Many limitations are still encountered with polling techniques, compared to the more optimal asynchronous techniques using threads in which the subtasks retain the responsibility for communicating completion information to the user application. One easy to describe limitation is that completion of a particular subtask cannot be communicated out of turn in a polling system. That is, even though a subtask has been completed and that completion could have been communicated to the user application in a threaded environment, the subtask does not have control of the timing of the completion communication and must wait until it reaches its turn during sequential polling. Additionally, application A must waste CPU resources caused by the polling which robs resources from other AS/400 tasks.

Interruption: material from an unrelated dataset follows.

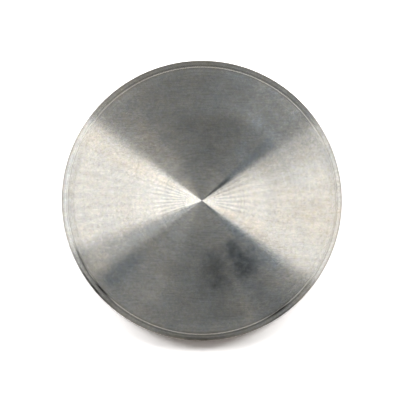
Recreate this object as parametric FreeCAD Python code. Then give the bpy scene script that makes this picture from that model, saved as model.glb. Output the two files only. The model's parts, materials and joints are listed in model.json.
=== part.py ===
import FreeCAD, Part
import os

# Titanium disc: a round blank turned from one piece of bar, in millimetres.
# A flat face stands proud of a collar on each side, so that the rim has a narrow step
# that a holder can grip. The disc lies on its back face.
# The origin is the centre of the back face, and +Z runs along the turning axis to the front.

# Driving dimensions
collar_diameter = 98.5
collar_thickness = 10.0
ledge_width = 2.25
face_rise = 2.0
face_edge_break = 0.35
collar_edge_break = 0.45
root_radius = 0.4

# What follows from them
collar_radius = collar_diameter / 2
face_radius = collar_radius - ledge_width
back_ledge_height = face_rise
front_ledge_height = face_rise + collar_thickness
disc_thickness = front_ledge_height + face_rise

turning_axis = FreeCAD.Vector(0, 0, 1)
back_centre = FreeCAD.Vector(0, 0, 0)
front_centre = FreeCAD.Vector(0, 0, disc_thickness)


def point(radius, height):
    """A point of the half section, at a radius from the turning axis and a height above the back."""
    return FreeCAD.Vector(radius, 0, height)


def rim_corners(face_height, ledge_height, inward):
    """The step's points on one side, from the face out to the collar's wall.

    inward is +1 where the metal lies above the face, as at the back, and -1 at the front.
    """
    face_edge = point(face_radius - face_edge_break, face_height)
    step_top = point(face_radius, face_height + inward * face_edge_break)
    root_top = point(face_radius, ledge_height - inward * root_radius)
    root_end = point(face_radius + root_radius, ledge_height)
    ledge_edge = point(collar_radius - collar_edge_break, ledge_height)
    wall_end = point(collar_radius, ledge_height + inward * collar_edge_break)
    return face_edge, step_top, root_top, root_end, ledge_edge, wall_end


def root_fillet(root_top, root_end, ledge_height, inward):
    """The quarter round that the tool's nose leaves in the step's inner corner."""
    nose_centre = point(face_radius + root_radius, ledge_height - inward * root_radius)
    straight_middle = (root_top + root_end) * 0.5
    outward = (straight_middle - nose_centre).normalize()
    on_the_round = nose_centre + outward * root_radius
    return Part.Arc(root_top, on_the_round, root_end).toShape()


def step_edges(corners, ledge_height, inward):
    """The edges of one side's step, in order from the face to the collar's wall."""
    face_edge, step_top, root_top, root_end, ledge_edge, wall_end = corners
    return [
        Part.LineSegment(face_edge, step_top).toShape(),
        Part.LineSegment(step_top, root_top).toShape(),
        root_fillet(root_top, root_end, ledge_height, inward),
        Part.LineSegment(root_end, ledge_edge).toShape(),
        Part.LineSegment(ledge_edge, wall_end).toShape(),
    ]


def half_section():
    """The closed outline that is turned about the axis to make the disc."""
    back = rim_corners(0, back_ledge_height, 1)
    front = rim_corners(disc_thickness, front_ledge_height, -1)
    edges = [Part.LineSegment(back_centre, back[0]).toShape()]
    edges += step_edges(back, back_ledge_height, 1)
    edges.append(Part.LineSegment(back[-1], front[-1]).toShape())
    edges += reversed(step_edges(front, front_ledge_height, -1))
    edges.append(Part.LineSegment(front[0], front_centre).toShape())
    edges.append(Part.LineSegment(front_centre, back_centre).toShape())
    return Part.Face(Part.Wire(Part.__sortEdges__(edges)))


disc = half_section().revolve(back_centre, turning_axis, 360)

os.makedirs("parts", exist_ok=True)
disc.exportStep("parts/disc.step")
print("disc", round(disc.Volume, 1), "cubic mm, valid", disc.isValid())
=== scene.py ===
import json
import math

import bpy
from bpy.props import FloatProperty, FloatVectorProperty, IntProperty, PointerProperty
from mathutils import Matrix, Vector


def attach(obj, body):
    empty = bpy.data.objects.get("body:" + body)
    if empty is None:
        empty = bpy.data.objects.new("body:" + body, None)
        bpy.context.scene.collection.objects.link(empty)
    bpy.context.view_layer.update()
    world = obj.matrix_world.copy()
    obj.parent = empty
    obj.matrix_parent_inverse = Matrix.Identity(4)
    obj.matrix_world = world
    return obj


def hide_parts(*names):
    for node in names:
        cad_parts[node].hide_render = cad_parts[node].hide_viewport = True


bl_info = {
    "name": "Titanium Disc",
    "version": (1, 0, 0),
    "blender": (4, 5, 0),
    "location": "View3D > Sidebar > Titanium Disc",
    "description": "A round titanium blank with turned faces and a stepped rim, on a studio floor",
    "category": "Add Mesh",
}

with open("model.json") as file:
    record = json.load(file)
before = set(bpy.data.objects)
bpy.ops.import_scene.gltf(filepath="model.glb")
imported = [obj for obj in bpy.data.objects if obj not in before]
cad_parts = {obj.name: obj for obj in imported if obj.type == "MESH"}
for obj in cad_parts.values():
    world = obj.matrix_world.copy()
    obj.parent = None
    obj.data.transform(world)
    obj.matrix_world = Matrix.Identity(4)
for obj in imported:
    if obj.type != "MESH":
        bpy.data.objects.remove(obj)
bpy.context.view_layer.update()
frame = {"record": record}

MM_PER_METRE = 1000

# Places that the frame gives, in metres
MOUNTS = {mount["name"]: mount for mount in frame["record"]["mounts"]}
COLLAR_RADIUS = MOUNTS["collar_wall"]["dims"]["r_mm"] / MM_PER_METRE
BACK_LEDGE_HEIGHT = MOUNTS["back_ledge"]["pos_m"][2]
FRONT_LEDGE_HEIGHT = MOUNTS["front_ledge"]["pos_m"][2]
FRONT_FACE_HEIGHT = MOUNTS["front_face"]["pos_m"][2]

# The photograph's frame in pixels, and where the disc's outline lies in it
PHOTO_WIDTH = 400
OUTLINE_CENTRE_PX = (201.8, 200.65)
OUTLINE_RADIUS_PX = 140.2
SENSOR_WIDTH_MM = 36.0


class DiscSizes(bpy.types.PropertyGroup):
    """The turned blank's sizes."""

    collar_radius: FloatProperty(
        name="Collar Radius",
        description="Radius of the collar's wall, the widest part of the disc",
        default=COLLAR_RADIUS, min=0.005, precision=5, unit="LENGTH")
    ledge_width: FloatProperty(
        name="Ledge Width", description="Width of the step between a face and the collar's wall",
        default=0.00225, min=0.001, precision=5, unit="LENGTH")
    face_edge_break: FloatProperty(
        name="Face Edge Break", description="Width of the small bevel round each face",
        default=0.00035, min=0.0001, precision=5, unit="LENGTH")
    collar_edge_break: FloatProperty(
        name="Collar Edge Break", description="Width of the small bevel at the collar's edges",
        default=0.00045, min=0.0001, precision=5, unit="LENGTH")
    root_radius: FloatProperty(
        name="Root Radius", description="Round that the tool's nose leaves in the step's corner",
        default=0.0004, min=0.0001, precision=5, unit="LENGTH")
    burnish_width: FloatProperty(
        name="Burnish Width",
        description="Width of the tiny round that wear leaves on every sharp edge",
        default=0.00006, min=0.00001, precision=5, unit="LENGTH")
    segments: IntProperty(
        name="Segments", description="Steps round the disc", default=360, min=24, max=720)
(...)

Although the AS/400 is capable of asynchronous operation in that individual user applications and batch jobs may operate in parallel as long as communications between them is not required, the substantial and fundamental modifications that would be necessary to add threaded environment capabilities to the AS/400 operating system would not be practical to implement except by IBM because of the substantial amount of software background information, that is code, which is maintained proprietary to IBM. Such modifications would probably be tantamount to a rewrite and replacement of the AS/400 operating system. Although IBM is believed to have attempted such modification, techniques for operating the AS/400 in a threaded environment are not presently publicly available.
What are needed are techniques for adding asynchronous, threaded environment abilities to the AS/400 that are compatible with the existing installed base of such computers.